(Exercise description): Print exactly those lines that run from the beginning of the data to the line bearing "points along +y.", inclusive.

** Start Material provided **

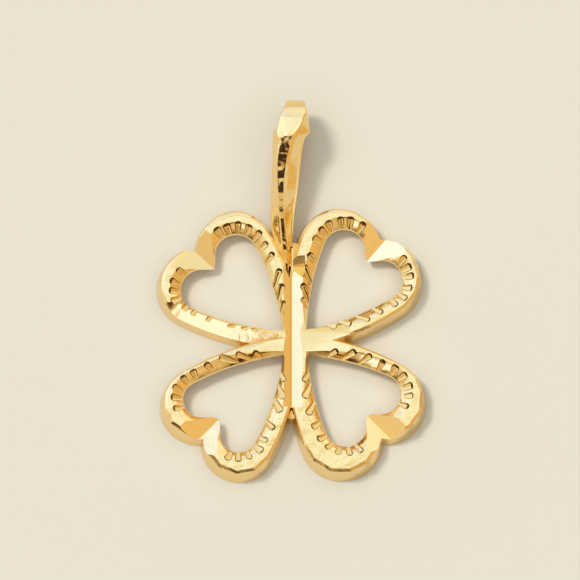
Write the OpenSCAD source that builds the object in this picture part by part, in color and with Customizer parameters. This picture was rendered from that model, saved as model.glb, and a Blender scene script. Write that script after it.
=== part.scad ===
// Open four leaf clover pendant with a fixed, fold-over bail: one gold casting that lies on its back.
// The clover's back is the plane z = 0, its face looks along +z and the bail points along +y.

/* [Leaf] */
// Distance from the clover's centre to the pointed end of each leaf's hole
hole_tip = 0.9; // [0.8:0.05:1.1]
// Distance from the clover's centre to the middle of the hole's two lobes
lobe_reach = 5.2; // [4.8:0.05:5.6]
// Radius of each lobe of the hole
lobe_r = 1.02; // [0.9:0.02:1.1]
// Distance of each lobe's middle from the leaf's own centreline
lobe_spread = 1.23; // [1.1:0.01:1.3]
// Radius of the long arc along each side of the hole
flank_r = 13; // [10:0.5:18]
// Half the angle of the tooth between the lobes
tooth_half = 45; // [40:1:50]

/* [Rim] */
// Width of the rim at its back, along the sides of the hole
rim_w = 1.1; // [1.05:0.01:1.2]
// Width of the rim at its back, round the lobes: the outer lobe's radius over the hole's
lobe_rim_w = 0.96; // [0.9:0.02:1.1]
// How much further from the clover's centre the outer lobes' middles lie than the hole's
outer_shift = 0.2; // [0.1:0.02:0.3]
// Height of the rim
rim_h = 1.3; // [1:0.05:1.5]
// How far the outer wall leans in from back to face
outer_draft = 0.16; // [0.05:0.01:0.2]
// How far the inner wall leans out from back to bevel
inner_draft = 0.06; // [0.02:0.02:0.1]
// Width of the bevel around the hole, the inner wall's lean included
bevel_w = 0.6; // [0.45:0.05:0.7]
// Width of the bevel at the pointed end of the hole
bevel_tip_w = 0.1; // [0.08:0.01:0.15]
// Height of the inner wall below the bevel
bevel_foot = 0.98; // [0.7:0.02:1.1]

/* [Notches] */
// Radius of the round burr that cuts the notches in the bevel
burr_r = 0.18; // [0.12:0.01:0.2]
// Distance between notches along the crease
notch_pitch = 0.62; // [0.5:0.02:0.9]
// Depth of each notch below the bevel
notch_depth = 0.13; // [0.08:0.01:0.18]
// Distance from the hole's pointed end to the first notch, along the hole's edge
notch_start = 1.5; // [1.2:0.1:2.5]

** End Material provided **

(Output):
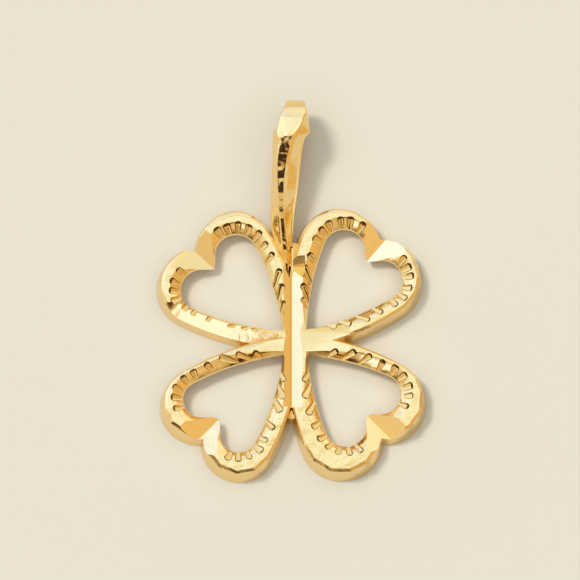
Write the OpenSCAD source that builds the object in this picture part by part, in color and with Customizer parameters. This picture was rendered from that model, saved as model.glb, and a Blender scene script. Write that script after it.
=== part.scad ===
// Open four leaf clover pendant with a fixed, fold-over bail: one gold casting that lies on its back.
// The clover's back is the plane z = 0, its face looks along +z and the bail points along +y.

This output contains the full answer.